# START OF Data in this exercise

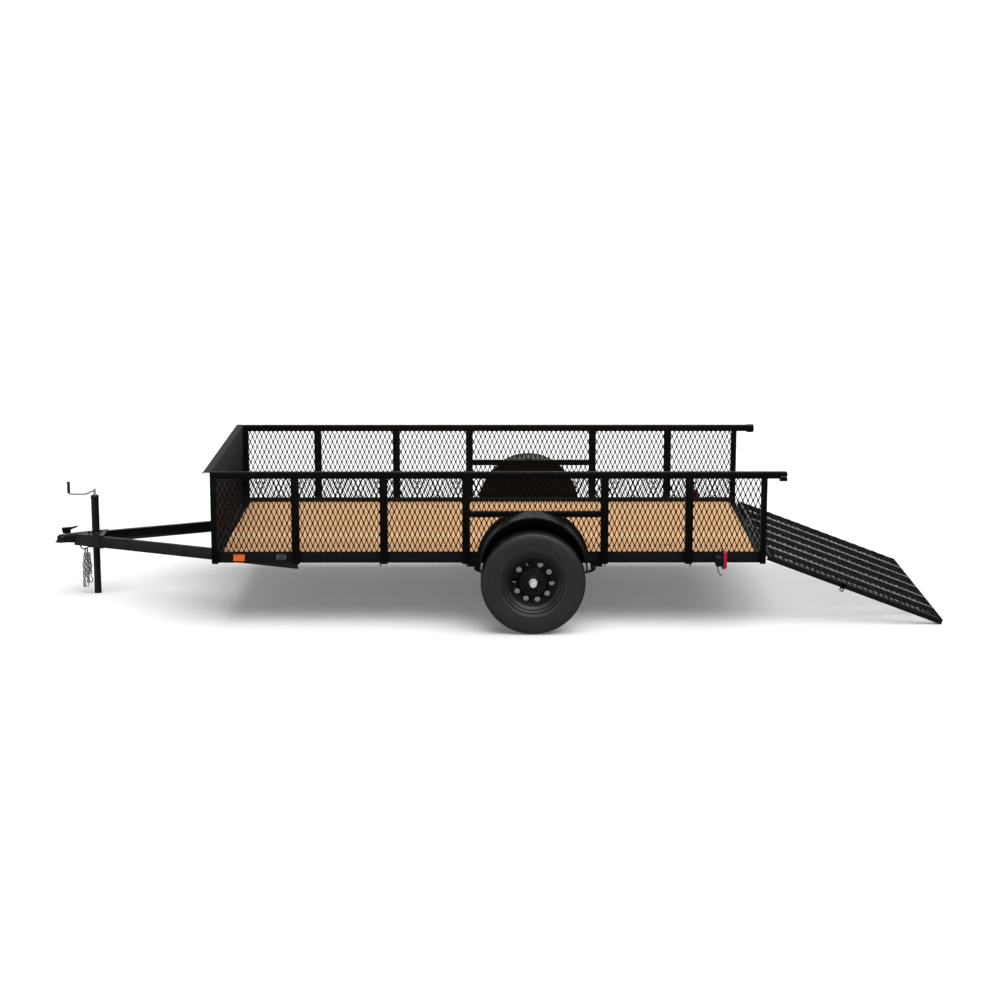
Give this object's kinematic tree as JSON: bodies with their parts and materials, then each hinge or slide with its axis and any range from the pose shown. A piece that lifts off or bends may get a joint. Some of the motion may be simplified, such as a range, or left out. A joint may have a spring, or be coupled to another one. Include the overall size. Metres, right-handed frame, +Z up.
{
  "type": "single-axle utility trailer with mesh sides and a ramp",
  "caption": "Open-top utility trailer: board deck, expanded-metal sides, solid front wall, A-frame tongue with coupler and crank jack, hinged tail ramp.",
  "frame": {"origin": "on the ground, on the centre line, midway between the tip of the coupler and the tail of the lowered ramp", "axes": "+X towards the tail, +Y towards the trailer's right side, +Z up"},
  "size_m": [6.0768, 2.448, 1.0441],
  "materials": {
    "black_paint": "semi-gloss black powder coat",
    "mesh_paint": "semi-gloss black paint on expanded steel",
    "wall_paint": "satin charcoal paint on sheet steel",
    "wheel_paint": "gloss black enamel",
    "spring_steel": "satin black on rolled spring steel",
    "pine": "sawn treated pine",
    "tyre": "matt black rubber",
    "zinc": "bright zinc plate",
    "grip": "moulded black plastic",
    "amber_lens": "moulded amber lens",
    "red_lens": "moulded red lens"
  },
  "bodies": {
    "chassis": {"front_rail": "black_paint", "rear_rail": "black_paint", "side_rail_left": "black_paint", "side_rail_right": "black_paint", "crossmember_1": "black_paint", "crossmember_2": "black_paint", "crossmember_3": "black_paint", "crossmember_4": "black_paint", "crossmember_5": "black_paint", "crossmember_6": "black_paint", "deck_boards": "pine", "front_wall": "wall_paint", "side_frame_left": "black_paint", "side_frame_right": "black_paint", "side_mesh_left": "mesh_paint", "side_mesh_right": "mesh_paint", "tongue_left": "black_paint", "tongue_right": "black_paint", "coupler": "black_paint", "coupler_head": "black_paint", "coupler_latch": "black_paint", "chain_loop": "black_paint", "safety_chain_left": "zinc", "safety_chain_right": "zinc", "jack_plate_top": "black_paint", "jack_plate_bottom": "black_paint", "jack_tube": "black_paint", "jack_crank": "zinc", "jack_grip": "grip", "axle_beam": "black_paint", "leaf_spring_left": "spring_steel", "leaf_spring_right": "spring_steel", "front_hanger_left": "black_paint", "front_hanger_right": "black_paint", "rear_hanger_left": "black_paint", "rear_hanger_right": "black_paint", "fender_left": "black_paint", "fender_right": "black_paint", "marker_light_left": "amber_lens", "marker_light_right": "amber_lens", "tail_lamp_left": "red_lens", "tail_lamp_right": "red_lens", "lamp_housing_left": "grip", "lamp_housing_right": "grip", "ramp_latch_left": "black_paint", "ramp_latch_right": "black_paint", "ramp_hinge_left": "black_paint", "ramp_hinge_right": "black_paint"},
    "jack_leg": {"jack_leg": "black_paint"},
    "ramp": {"ramp_frame": "black_paint", "ramp_mesh": "mesh_paint"},
    "wheel_left": {"tyre_left": "tyre", "wheel_rim_left": "wheel_paint", "hub_left": "zinc"},
    "wheel_right": {"tyre_right": "tyre", "wheel_rim_right": "wheel_paint", "hub_right": "zinc"}
  },
  "joints": [
    {"name": "wheel_left_spin", "type": "hinge", "parent": "chassis", "child": "wheel_left", "pos_m": [0.30005, -1.1055, 0.3443], "axis": [0, 1, 0], "continuous": true},
    {"name": "wheel_right_spin", "type": "hinge", "parent": "chassis", "child": "wheel_right", "pos_m": [0.30005, 1.1055, 0.3443], "axis": [0, 1, 0], "continuous": true},
    {"name": "ramp_hinge", "type": "hinge", "parent": "chassis", "child": "ramp", "pos_m": [1.86255, 0, 0.471], "axis": [0, -1, 0], "range_deg": [0, 110.7]},
    {"name": "jack_slide", "type": "slide", "parent": "chassis", "child": "jack_leg", "axis": [0, 0, 1], "range_m": [0, 0.3]}
  ]
}
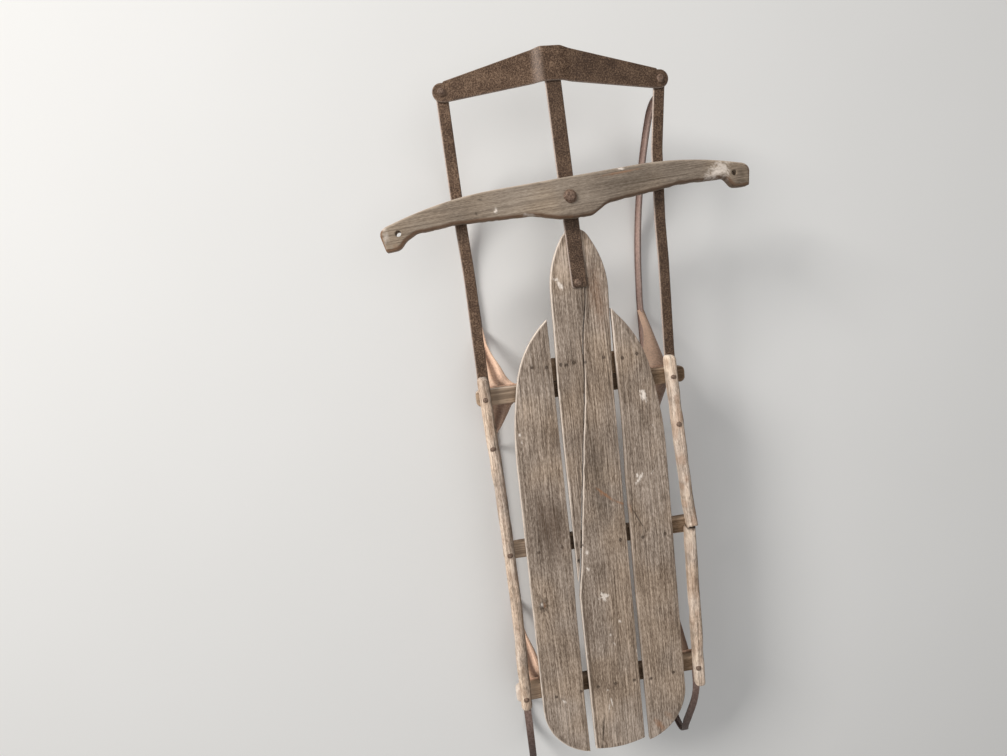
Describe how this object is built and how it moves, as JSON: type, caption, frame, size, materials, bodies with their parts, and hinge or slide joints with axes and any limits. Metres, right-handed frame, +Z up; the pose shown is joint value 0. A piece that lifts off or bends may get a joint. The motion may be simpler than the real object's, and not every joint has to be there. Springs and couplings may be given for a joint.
{
  "type": "steering snow sled",
  "caption": "Old child's snow sled with a plank deck, steel T-section runners looped at the rear, pressed knees, side rails and a turning wooden steering bar; one rail broken.",
  "frame": {"origin": "on the floor under the middle of the sled's bounding box", "axes": "+X towards the bumper at the front, +Y to the sled's left, +Z up"},
  "size_m": [1.2785, 0.5975, 0.1986],
  "materials": {
    "deck_wood": "bare weathered boards, grey-brown, rough",
    "bench_wood": "bare weathered wood, rough",
    "rail_wood": "bare weathered wood, paler, rough",
    "bar_wood": "bare weathered wood, rough",
    "strap_steel": "dark pitted rust",
    "runner_steel": "brown rust",
    "knee_steel": "brown rust over worn paint",
    "bolt_steel": "rust"
  },
  "bodies": {
    "sled": {"centre_board": "deck_wood", "side_board_left": "deck_wood", "side_board_right": "deck_wood", "bench_front": "bench_wood", "bench_middle": "bench_wood", "bench_rear": "bench_wood", "front_cleat": "bench_wood", "rail_left": "rail_wood", "rail_right_front": "rail_wood", "rail_right_rear": "rail_wood", "bumper": "strap_steel", "centre_strap": "strap_steel", "side_strap_left": "strap_steel", "side_strap_right": "strap_steel", "runner_left": "runner_steel", "runner_right": "runner_steel", "knee_front_left": "knee_steel", "knee_front_right": "knee_steel", "knee_rear_left": "knee_steel", "knee_rear_right": "knee_steel", "bumper_rivet_left": "bolt_steel", "bumper_rivet_right": "bolt_steel", "nose_bolt": "bolt_steel", "steering_bolt": "bolt_steel", "rail_bolts_left": "bolt_steel", "rail_bolts_right": "bolt_steel"},
    "steering": {"steering_bar": "bar_wood"}
  },
  "joints": [
    {"name": "steering_pivot", "type": "hinge", "parent": "sled", "child": "steering", "pos_m": [0.4085, 0, 0.1813], "axis": [0, 0, 1], "range_deg": [-17, 7]}
  ]
}
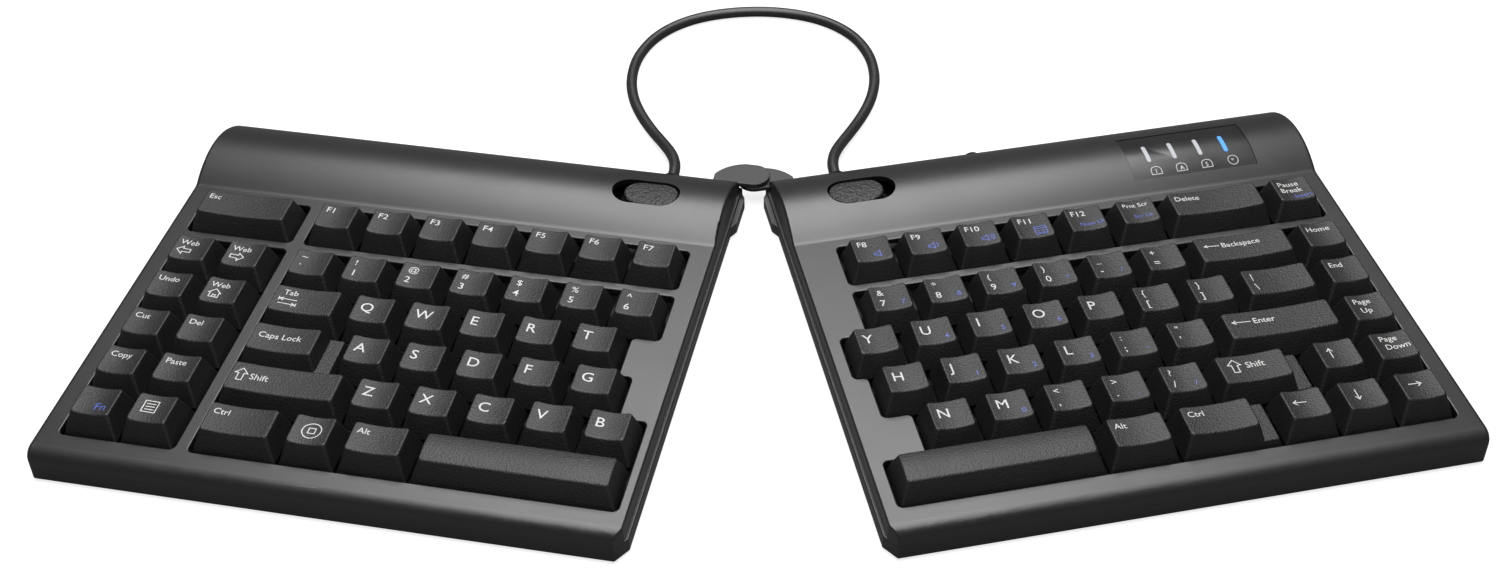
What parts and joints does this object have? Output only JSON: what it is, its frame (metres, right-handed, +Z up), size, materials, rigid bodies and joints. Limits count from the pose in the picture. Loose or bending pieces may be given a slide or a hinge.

# END OF Data in this exercise

## Written problem
Give back the data above exactly as it appears.

## Written response
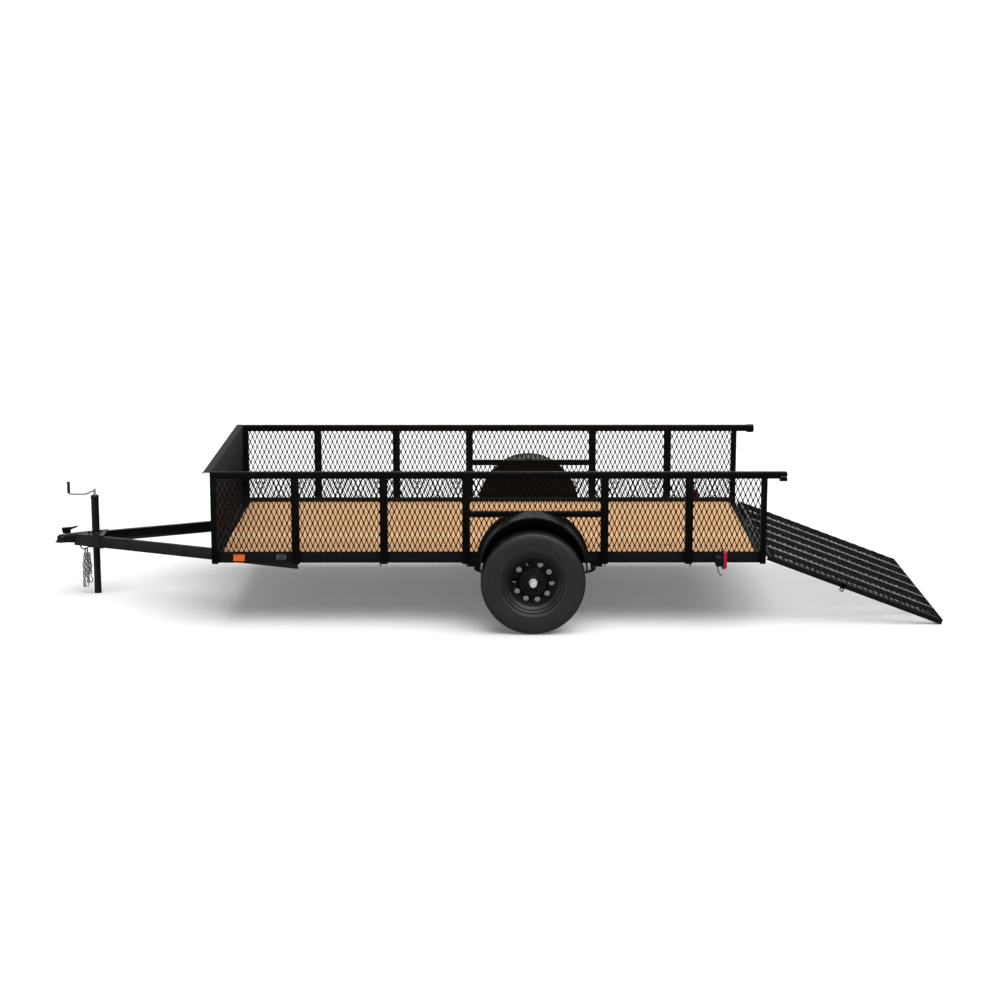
Give this object's kinematic tree as JSON: bodies with their parts and materials, then each hinge or slide with its axis and any range from the pose shown. A piece that lifts off or bends may get a joint. Some of the motion may be simplified, such as a range, or left out. A joint may have a spring, or be coupled to another one. Include the overall size. Metres, right-handed frame, +Z up.
{
  "type": "single-axle utility trailer with mesh sides and a ramp",
  "caption": "Open-top utility trailer: board deck, expanded-metal sides, solid front wall, A-frame tongue with coupler and crank jack, hinged tail ramp.",
  "frame": {"origin": "on the ground, on the centre line, midway between the tip of the coupler and the tail of the lowered ramp", "axes": "+X towards the tail, +Y towards the trailer's right side, +Z up"},
  "size_m": [6.0768, 2.448, 1.0441],
  "materials": {
    "black_paint": "semi-gloss black powder coat",
    "mesh_paint": "semi-gloss black paint on expanded steel",
    "wall_paint": "satin charcoal paint on sheet steel",
    "wheel_paint": "gloss black enamel",
    "spring_steel": "satin black on rolled spring steel",
    "pine": "sawn treated pine",
    "tyre": "matt black rubber",
    "zinc": "bright zinc plate",
    "grip": "moulded black plastic",
    "amber_lens": "moulded amber lens",
    "red_lens": "moulded red lens"
  },
  "bodies": {
    "chassis": {"front_rail": "black_paint", "rear_rail": "black_paint", "side_rail_left": "black_paint", "side_rail_right": "black_paint", "crossmember_1": "black_paint", "crossmember_2": "black_paint", "crossmember_3": "black_paint", "crossmember_4": "black_paint", "crossmember_5": "black_paint", "crossmember_6": "black_paint", "deck_boards": "pine", "front_wall": "wall_paint", "side_frame_left": "black_paint", "side_frame_right": "black_paint", "side_mesh_left": "mesh_paint", "side_mesh_right": "mesh_paint", "tongue_left": "black_paint", "tongue_right": "black_paint", "coupler": "black_paint", "coupler_head": "black_paint", "coupler_latch": "black_paint", "chain_loop": "black_paint", "safety_chain_left": "zinc", "safety_chain_right": "zinc", "jack_plate_top": "black_paint", "jack_plate_bottom": "black_paint", "jack_tube": "black_paint", "jack_crank": "zinc", "jack_grip": "grip", "axle_beam": "black_paint", "leaf_spring_left": "spring_steel", "leaf_spring_right": "spring_steel", "front_hanger_left": "black_paint", "front_hanger_right": "black_paint", "rear_hanger_left": "black_paint", "rear_hanger_right": "black_paint", "fender_left": "black_paint", "fender_right": "black_paint", "marker_light_left": "amber_lens", "marker_light_right": "amber_lens", "tail_lamp_left": "red_lens", "tail_lamp_right": "red_lens", "lamp_housing_left": "grip", "lamp_housing_right": "grip", "ramp_latch_left": "black_paint", "ramp_latch_right": "black_paint", "ramp_hinge_left": "black_paint", "ramp_hinge_right": "black_paint"},
    "jack_leg": {"jack_leg": "black_paint"},
    "ramp": {"ramp_frame": "black_paint", "ramp_mesh": "mesh_paint"},
    "wheel_left": {"tyre_left": "tyre", "wheel_rim_left": "wheel_paint", "hub_left": "zinc"},
    "wheel_right": {"tyre_right": "tyre", "wheel_rim_right": "wheel_paint", "hub_right": "zinc"}
  },
  "joints": [
    {"name": "wheel_left_spin", "type": "hinge", "parent": "chassis", "child": "wheel_left", "pos_m": [0.30005, -1.1055, 0.3443], "axis": [0, 1, 0], "continuous": true},
    {"name": "wheel_right_spin", "type": "hinge", "parent": "chassis", "child": "wheel_right", "pos_m": [0.30005, 1.1055, 0.3443], "axis": [0, 1, 0], "continuous": true},
    {"name": "ramp_hinge", "type": "hinge", "parent": "chassis", "child": "ramp", "pos_m": [1.86255, 0, 0.471], "axis": [0, -1, 0], "range_deg": [0, 110.7]},
    {"name": "jack_slide", "type": "slide", "parent": "chassis", "child": "jack_leg", "axis": [0, 0, 1], "range_m": [0, 0.3]}
  ]
}
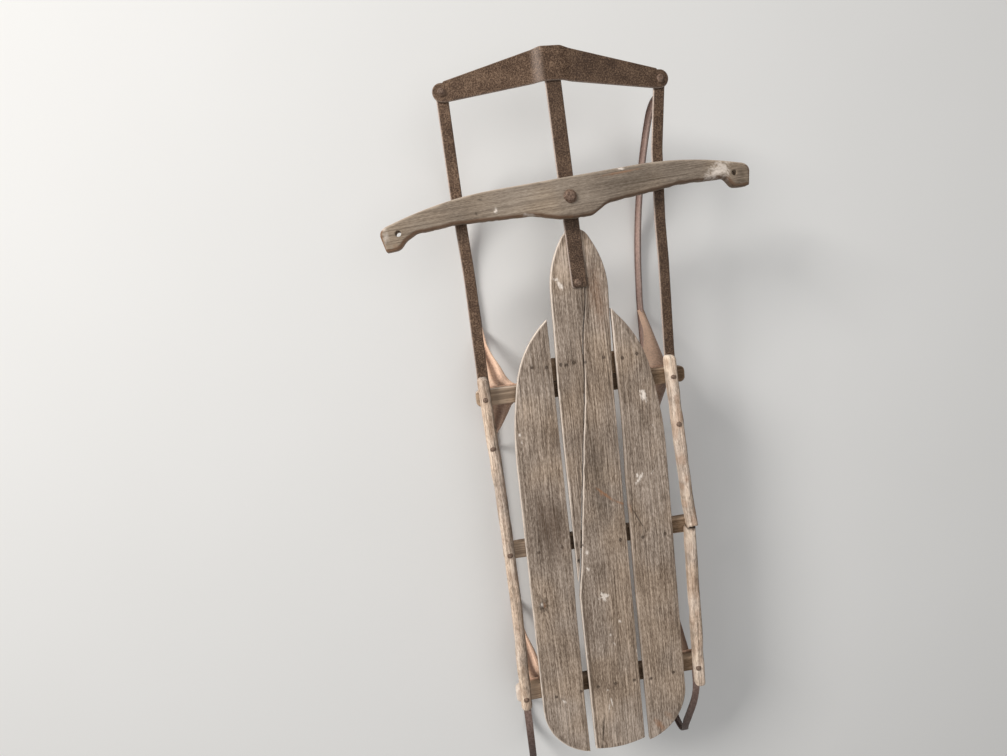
Describe how this object is built and how it moves, as JSON: type, caption, frame, size, materials, bodies with their parts, and hinge or slide joints with axes and any limits. Metres, right-handed frame, +Z up; the pose shown is joint value 0. A piece that lifts off or bends may get a joint. The motion may be simpler than the real object's, and not every joint has to be there. Springs and couplings may be given for a joint.
{
  "type": "steering snow sled",
  "caption": "Old child's snow sled with a plank deck, steel T-section runners looped at the rear, pressed knees, side rails and a turning wooden steering bar; one rail broken.",
  "frame": {"origin": "on the floor under the middle of the sled's bounding box", "axes": "+X towards the bumper at the front, +Y to the sled's left, +Z up"},
  "size_m": [1.2785, 0.5975, 0.1986],
  "materials": {
    "deck_wood": "bare weathered boards, grey-brown, rough",
    "bench_wood": "bare weathered wood, rough",
    "rail_wood": "bare weathered wood, paler, rough",
    "bar_wood": "bare weathered wood, rough",
    "strap_steel": "dark pitted rust",
    "runner_steel": "brown rust",
    "knee_steel": "brown rust over worn paint",
    "bolt_steel": "rust"
  },
  "bodies": {
    "sled": {"centre_board": "deck_wood", "side_board_left": "deck_wood", "side_board_right": "deck_wood", "bench_front": "bench_wood", "bench_middle": "bench_wood", "bench_rear": "bench_wood", "front_cleat": "bench_wood", "rail_left": "rail_wood", "rail_right_front": "rail_wood", "rail_right_rear": "rail_wood", "bumper": "strap_steel", "centre_strap": "strap_steel", "side_strap_left": "strap_steel", "side_strap_right": "strap_steel", "runner_left": "runner_steel", "runner_right": "runner_steel", "knee_front_left": "knee_steel", "knee_front_right": "knee_steel", "knee_rear_left": "knee_steel", "knee_rear_right": "knee_steel", "bumper_rivet_left": "bolt_steel", "bumper_rivet_right": "bolt_steel", "nose_bolt": "bolt_steel", "steering_bolt": "bolt_steel", "rail_bolts_left": "bolt_steel", "rail_bolts_right": "bolt_steel"},
    "steering": {"steering_bar": "bar_wood"}
  },
  "joints": [
    {"name": "steering_pivot", "type": "hinge", "parent": "sled", "child": "steering", "pos_m": [0.4085, 0, 0.1813], "axis": [0, 0, 1], "range_deg": [-17, 7]}
  ]
}
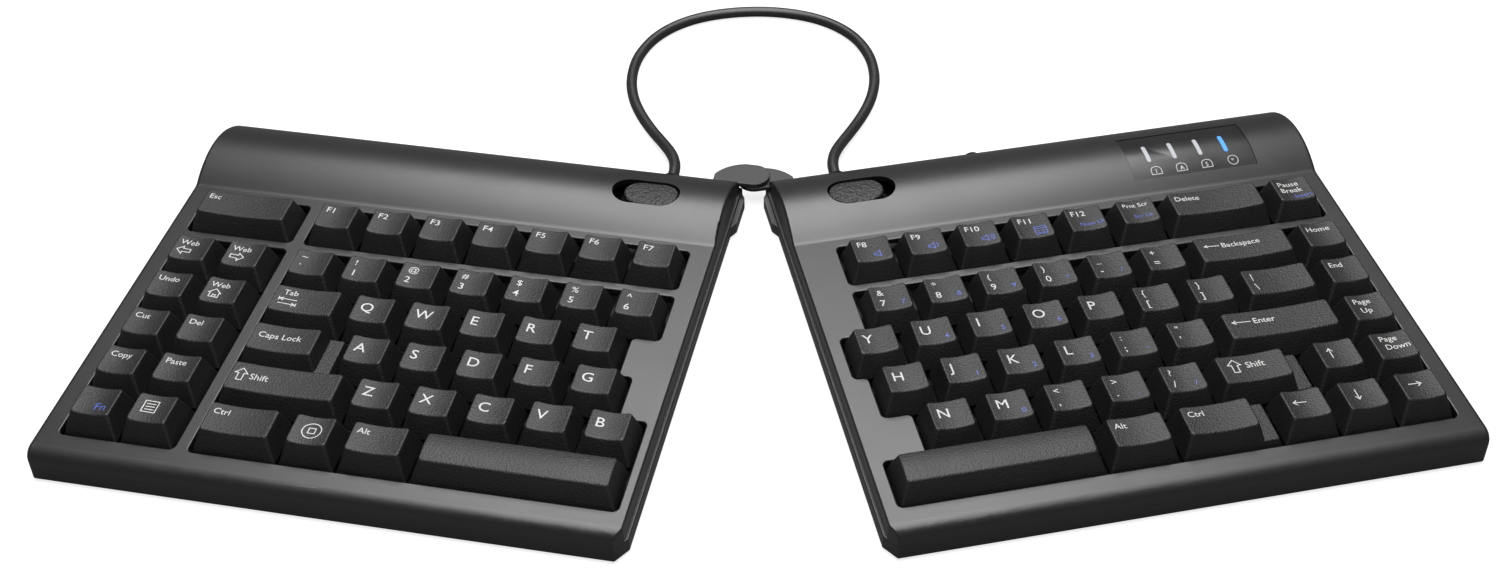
What parts and joints does this object have? Output only JSON: what it is, its frame (metres, right-handed, +Z up), size, materials, rigid bodies and joints. Limits count from the pose in the picture. Loose or bending pieces may be given a slide or a hinge.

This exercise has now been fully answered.